From an ARL press release, 11/14/2006, NSF and ARL Team on Groundbreaking Workshop on Digital Data Stewardship Final Report Now Available (http://www.arl.org/arl/pr/standtesttimesdsc.html):

"Research and education communities are straining under a deluge of data." said Berman, "The preservation of this data and its transformation into useful and usable information is critical for new discovery in virtually every community...The final workshop report, 'To Stand the Test of Time: Long-Term Stewardship of Digital Data Sets in Science and Engineering' (Washington, DC: ARL, 2006) provides a wealth of information on the issues of digital preservation and a sourcebook of related reports. The report is now available on the ARL Web site (http://www.arl.org/info/frn/other/ottoc.html)." (emphasis added)

Also,

from Long-Lived Digital Data Collections: Enabling Research and Education in the 21st Century (Pre-publication Draft Approved by the National Science Board May 26, 2005, subject to final editorial changes) (http://www.nsf.gov/nsb/documents/2005/LLDDC_report.pdf).

"It is exceedingly rare that fundamentally new approaches to research and education arise.

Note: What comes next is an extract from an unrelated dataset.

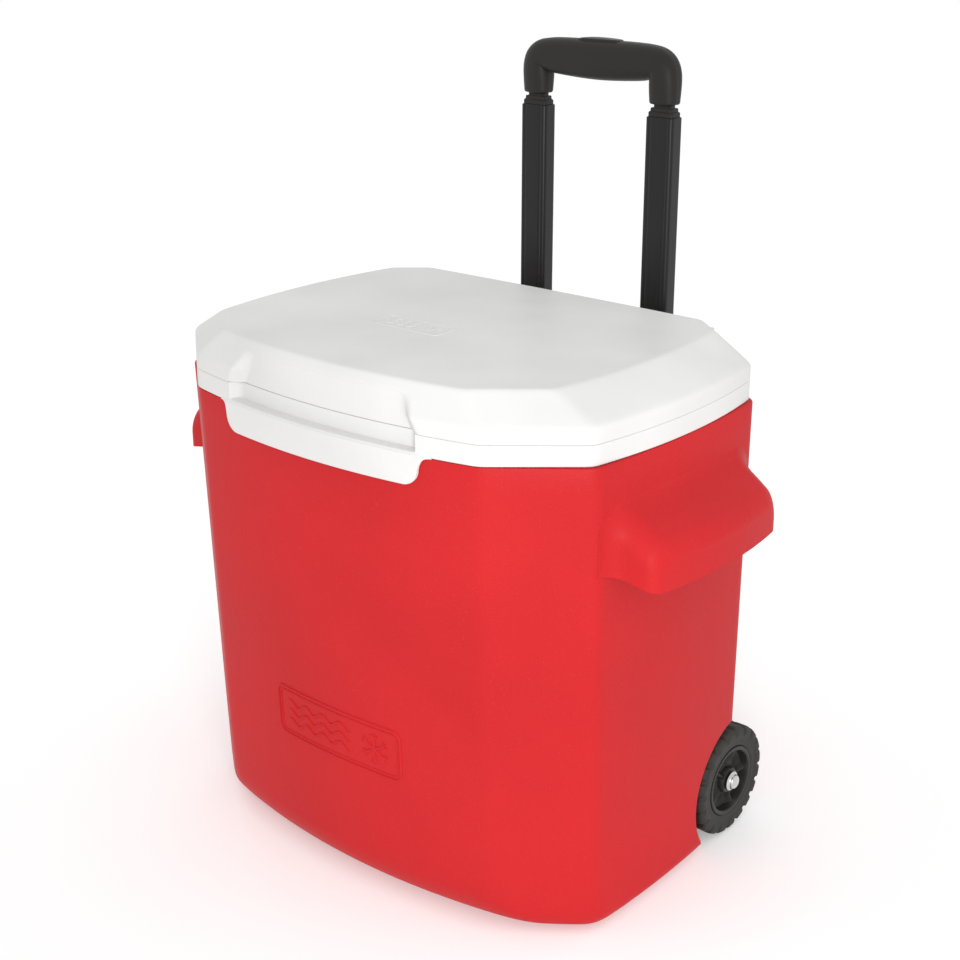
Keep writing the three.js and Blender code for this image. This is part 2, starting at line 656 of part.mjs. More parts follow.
function midShoe(x) {
  const bottom = RIM_Z + MID_TOP - MID_LENGTH;
  const outside = bar(FIXED_TUBE, -FIXED_TUBE.wall - GAP, x, TUBE_Y, bottom + 1, bottom + 15);
  return cut(outside, bar(MID_TUBE, GAP, x, TUBE_Y, bottom - 1, bottom + 20));
}

// The stepped collar plugged into a middle tube's top.
function midCollar(x) {
  const top = RIM_Z + MID_TOP;
  const plugged = bar(MID_TUBE, -MID_TUBE.wall - GAP, x, TUBE_Y, top - 14, top + COLLAR_HEIGHT);
  const step = bar(MID_TUBE, -1.2, x, TUBE_Y, top + GAP, top + 4);
  return cut(join(plugged, step), bar(INNER_TUBE, GAP, x, TUBE_Y, top - 15, top + 9));
}

const INNER_TOP = RIM_Z + GRIP_BOTTOM + 22;
const INNER_BOTTOM = INNER_TOP - INNER_LENGTH;

function innerShoe(x) {
  const outside = bar(MID_TUBE, -MID_TUBE.wall - GAP, x, TUBE_Y, INNER_BOTTOM + 1, INNER_BOTTOM + 17);
  return cut(outside, bar(INNER_TUBE, GAP, x, TUBE_Y, INNER_BOTTOM - 1, INNER_BOTTOM + 20));
}

// Outline of the grip seen from the front: two legs, round shoulders and a bar that bulges down.
function gripOutline() {
  const legOuter = TUBE_X + 12.5;
  const legInner = TUBE_X - 12.5;
  const under = GRIP_TOP - GRIP_BAR;
  const shape = new THREE.Shape();
  shape.moveTo(legInner, GRIP_BOTTOM);
  shape.lineTo(legOuter, GRIP_BOTTOM);
  shape.quadraticCurveTo(GRIP_HALF_WIDTH, GRIP_BOTTOM + 14, GRIP_HALF_WIDTH, GRIP_BOTTOM + 22);
  shape.bezierCurveTo(GRIP_HALF_WIDTH, GRIP_TOP - 9, GRIP_HALF_WIDTH - 8, GRIP_TOP, GRIP_HALF_WIDTH - 24, GRIP_TOP);
  shape.lineTo(-GRIP_HALF_WIDTH + 24, GRIP_TOP);
  shape.bezierCurveTo(-GRIP_HALF_WIDTH + 8, GRIP_TOP, -GRIP_HALF_WIDTH, GRIP_TOP - 9, -GRIP_HALF_WIDTH, GRIP_BOTTOM + 22);
  shape.quadraticCurveTo(-GRIP_HALF_WIDTH, GRIP_BOTTOM + 14, -legOuter, GRIP_BOTTOM);
  shape.lineTo(-legInner, GRIP_BOTTOM);
  shape.quadraticCurveTo(-legInner + 2, under + 3, -legInner + 10, under + 3);
  shape.quadraticCurveTo(0, under - 5, legInner - 10, under + 3);
  shape.quadraticCurveTo(legInner - 2, under + 3, legInner, GRIP_BOTTOM);
  return shape;
}

// Half of the grip: 1 is the rear one, -1 the front one. They meet on the tubes' centre plane.
function gripHalf(side) {
  const options = { depth: GRIP_DEPTH, bevelEnabled: false, curveSegments: 4 };
  const whole = new THREE.ExtrudeGeometry(gripOutline(), options);
  whole.rotateX(Math.PI / 2);
  const grip = solid(whole.translate(0, TUBE_Y + GRIP_DEPTH / 2, RIM_Z));
  const near = GAP / 2;
  const far = GRIP_DEPTH;
  const [y0, y1] = side > 0 ? [TUBE_Y + near, TUBE_Y + far] : [TUBE_Y - far, TUBE_Y - near];
  const floor = RIM_Z + GRIP_BOTTOM;
  const chamber = box(-TUBE_X - 6, TUBE_X + 6, TUBE_Y - 4, TUBE_Y + 4, INNER_TOP - 0.5, INNER_TOP + 12);
  const sockets = [-1, 1].map((end) => bar(INNER_TUBE, GAP, end * TUBE_X, TUBE_Y, floor - 1, INNER_TOP + GAP));
  const slot = prism(buttonShape(GAP), INNER_TOP, RIM_Z + GRIP_TOP + 5).translate([0, TUBE_Y, 0]);
  const screws = GRIP_SCREWS.map(([x, y, z]) => rod("y", SCREW_RADIUS + GAP, FAR, [x, y, z], 8));
  const heads = GRIP_SCREWS.map(([x, y, z]) => rod("y", SCREW_HEAD + GAP, 6, [x, y + 3, z], 10));
  return cut(grip.intersect(box(-FAR, FAR, y0, y1, 0, 2 * FAR)), chamber, ...sockets, slot, ...screws, ...heads);
}

const GRIP_SCREWS = [-1, 1].map((side) => [side * 44, TUBE_Y + GRIP_DEPTH / 2 - 3, RIM_Z + GRIP_TOP - 7]);

function gripScrew([x, y, z]) {
  const head = rod("y", SCREW_HEAD, 2.2, [x, y + 1.4, z], 10);
  const shank = rod("y", SCREW_RADIUS, 16, [x, y - 7.6, z], 8);
  return join(head, shank);
}

const buttonShape = (grow) =>
  roundedRectangle(BUTTON.length + 2 * grow, BUTTON.width + 2 * grow, BUTTON.width / 2 + grow - 0.05);

// The button and the bar under it, which carries the two rods down the inner tubes.
function releaseButton() {
  const top = RIM_Z + GRIP_TOP + BUTTON.proud;
  const cap = prism(buttonShape(0), INNER_TOP + BUTTON.travel + 4, top, 5).translate([0, TUBE_Y, 0]);
  const bridge = box(-TUBE_X - 5, TUBE_X + 5, TUBE_Y - 3, TUBE_Y + 3, INNER_TOP + BUTTON.travel + 1, INNER_TOP + 10);
  return join(cap, bridge);
}

function releaseRod(x) {
  const top = INNER_TOP + BUTTON.travel + 1 - GAP;
  const bottom = INNER_BOTTOM + 2 + BUTTON.travel;
  return rod("z", ROD_RADIUS, top - bottom, [x, TUBE_Y, (top + bottom) / 2], 8);
}

// ---------------------------------------------------------------- emblem panels
// A raised frame with a six-armed crystal.
function crystal(radius, thickness) {
  const arms = [0, 60, 120].map((turn) =>
    solid(new THREE.BoxGeometry(2 * radius, 2.4, thickness).rotateZ((turn * Math.PI) / 180)));
  return join(...arms);
}

function panel(width, height, thickness) {
  const rim = cut(
    prism(roundedRectangle(width, height, 5), -thickness / 2, thickness / 2),
    prism(roundedRectangle(width - 5, height - 5, 3), 0, thickness),
  );
  return join(rim, crystal(height * 0.3, thickness));
}

// The panel is bent to the tub's bowed, leaning front.
function frontBadge() {
  const thickness = 1.6;
  return panel(BADGE_WIDTH, BADGE_HEIGHT, thickness).refineToLength(14).warp((point) => {
    const [across, up, out] = point;
    const x = BADGE_X + across;
    const z = BADGE_Z + up;
    point[0] = x;
    point[1] = -faceAt(FACES.front, tubInsets(z).front, x) - GAP - thickness / 2 - out;
    point[2] = z;
  });
}

// ---------------------------------------------------------------- materials
const RED = { color: 0xd8343a, roughness: 0.5, metalness: 0 };
const WHITE = { color: 0xe9e9e7, roughness: 0.4, metalness: 0 };
const FOAM = { color: 0xf1e3b4, roughness: 0.9, metalness: 0 };
const BLACK = { color: 0x242322, roughness: 0.45, metalness: 0 };
const RUBBER = { color: 0x2b2a27, roughness: 0.8, metalness: 0 };
const PAINTED_TUBE = { color: 0x1c1b1b, roughness: 0.35, metalness: 0.4 };
const STEEL = { color: 0xb9bcc0, roughness: 0.3, metalness: 1 };

// ---------------------------------------------------------------- assembly
const cooler = new THREE.Group();

function place(name, made, look) {
  const mesh = new THREE.Mesh(geometryOf(made), new THREE.MeshStandardMaterial(look));
  mesh.name = name;
  cooler.add(mesh);
}

const sides = [[-1, "left"], [1, "right"]];
const axleBore = rod("x", AXLE_RADIUS + GAP, FAR, [0, WHEEL_Y, WHEEL_RADIUS], ROUND);
const tubHoles = [axleBore, ...[...BLOCK_SCREWS, ...HINGE_SCREWS].map(screwHole)];

function outerShell() {
  const body = tubBody(0, RIM_Z);
  const hoods = sides.map(([side]) => cut(sideHood(side), tubBody(0.5, RIM_Z)));
  return cut(join(body, ...hoods), tubBody(WALL, RIM_Z + 20), ...tubHoles);
}

place("outer_shell", outerShell(), RED);
place("insulation_foam", insulation(tubHoles), FOAM);
place("inner_liner", liner(), WHITE);
place("lid_lower_shell", lidLowerShell(), WHITE);
place("lid_foam", lidFoam(), FOAM);
place("lid_upper_shell", lidUpperShell(), WHITE);
place("front_badge", frontBadge(), RED);

const axleLength = 2 * (WHEEL_OUTER_X + 3);
place("axle", rod("x", AXLE_RADIUS, axleLength, [0, WHEEL_Y, WHEEL_RADIUS], ROUND), STEEL);
place("handle_guide_block", block(GUIDE_Z, GUIDE_Z[0] - 1), BLACK);
place("handle_foot_block", block(FOOT_Z, FIXED_BOTTOM_Z - GAP), BLACK);
BLOCK_SCREWS.forEach((spot, i) => place(`block_screw_${i + 1}`, screw(spot), STEEL));
HINGE_SCREWS.forEach((spot, i) => place(`hinge_screw_${i + 1}`, screw(spot), STEEL));

for (const [side, name] of sides) {
  const x = side * TUBE_X;
  const pin = rod("x", HINGE_PIN_RADIUS, 2 * CLEVIS_HALF - 1, [side * HINGE_X, HINGE_Y, HINGE_Z]);
  place(`hinge_bracket_${name}`, hingeBracket(side), BLACK);
  place(`hinge_pin_${name}`, pin, STEEL);
  place(`lid_clevis_${name}`, lidClevis(side), WHITE);
  place(`tyre_${name}`, onAxle(tyre(), side, WHEEL_OUTER_X - WHEEL_WIDTH / 2), RUBBER);
  place(`hub_${name}`, onAxle(hub(), side, WHEEL_OUTER_X - WHEEL_WIDTH / 2), BLACK);
  place(`washer_${name}`, onAxle(washer(), side, WELL_X + 2.5), STEEL);
  place(`push_nut_${name}`, onAxle(pushNut(), side, WHEEL_OUTER_X - 1.5 + GAP), STEEL);
  place(`fixed_tube_${name}`, tube(FIXED_TUBE, x, FIXED_BOTTOM_Z, RIM_Z + FIXED_TOP), PAINTED_TUBE);
  place(`fixed_cap_${name}`, fixedCap(x), BLACK);
  place(`mid_tube_${name}`, tube(MID_TUBE, x, RIM_Z + MID_TOP - MID_LENGTH, RIM_Z + MID_TOP), PAINTED_TUBE);
  place(`mid_shoe_${name}`, midShoe(x), BLACK);
  place(`mid_collar_${name}`, midCollar(x), BLACK);
  place(`inner_tube_${name}`, tube(INNER_TUBE, x, INNER_BOTTOM, INNER_TOP), PAINTED_TUBE);
  place(`inner_shoe_${name}`, innerShoe(x), BLACK);
  place(`release_rod_${name}`, releaseRod(x), STEEL);
}
place("grip_front", gripHalf(-1), BLACK);
place("grip_back", gripHalf(1), BLACK);
GRIP_SCREWS.forEach((spot, i) => place(`grip_screw_${i + 1}`, gripScrew(spot), STEEL));
place("release_button", releaseButton(), BLACK);

// The origin is under the middle of the whole object's box.
const bounds = new THREE.Box3().setFromObject(cooler);
cooler.position.y = -(bounds.min.y + bounds.max.y) / 2;

export default cooler;
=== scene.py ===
import math

import bmesh
import bpy
import numpy as np
from bpy.props import FloatProperty, FloatVectorProperty, IntProperty, PointerProperty
from mathutils import Matrix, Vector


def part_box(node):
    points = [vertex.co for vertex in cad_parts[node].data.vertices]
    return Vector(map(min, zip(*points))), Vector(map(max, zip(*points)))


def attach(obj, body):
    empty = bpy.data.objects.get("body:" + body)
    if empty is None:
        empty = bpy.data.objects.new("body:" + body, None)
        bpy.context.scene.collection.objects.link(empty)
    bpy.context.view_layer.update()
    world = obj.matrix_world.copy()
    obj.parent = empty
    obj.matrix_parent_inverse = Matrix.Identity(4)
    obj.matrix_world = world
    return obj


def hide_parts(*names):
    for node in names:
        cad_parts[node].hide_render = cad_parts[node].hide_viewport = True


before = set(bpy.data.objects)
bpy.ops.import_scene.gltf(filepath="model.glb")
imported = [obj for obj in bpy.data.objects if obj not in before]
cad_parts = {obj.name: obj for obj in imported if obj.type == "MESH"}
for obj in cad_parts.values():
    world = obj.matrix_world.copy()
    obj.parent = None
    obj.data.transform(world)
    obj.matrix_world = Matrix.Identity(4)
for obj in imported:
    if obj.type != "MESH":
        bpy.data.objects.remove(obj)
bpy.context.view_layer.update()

bl_info = {
    "name": "Cooler on wheels",
    "version": (1, 0, 0),
    "blender": (4, 5, 0),
    "location": "View3D > Sidebar > Cooler",
    "description": "Builds the visible pieces of a wheeled cooler around its frame",
    "category": "Object",
}

# All lengths below are in millimetres, with heights above the floor. The frame's origin lies under
# the middle of the whole cooler, so y is moved by SHIFT_Y when a mesh is made.
HINGE_Y = 147.0
SHIFT_Y = 500.0 * (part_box("hinge_pin_left")[0][1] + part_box("hinge_pin_left")[1][1]) - HINGE_Y
GAP = 0.3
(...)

Information technology has ushered in such a fundamental change. Digital data collections are at the heart of this change. They enable analysis at unprecedented levels of accuracy and sophistication and provide novel insights through innovative information integration. Through their very size and complexity, such digital collections provide new phenomena for study. At the same time, such collections are a powerful force for inclusion, removing barriers to participation at all ages and levels of education...


• Long-lived digital data collections are powerful catalysts for progress and for democratization of science and education. Proper stewardship of research requires effective policy in order to maximize their potential.
• The need for digital collections is increasing rapidly, driven by the exponential increase in the volume of digital information..."

--Michele Hayslett (NCSU), 9:41, 5 Dec 2006.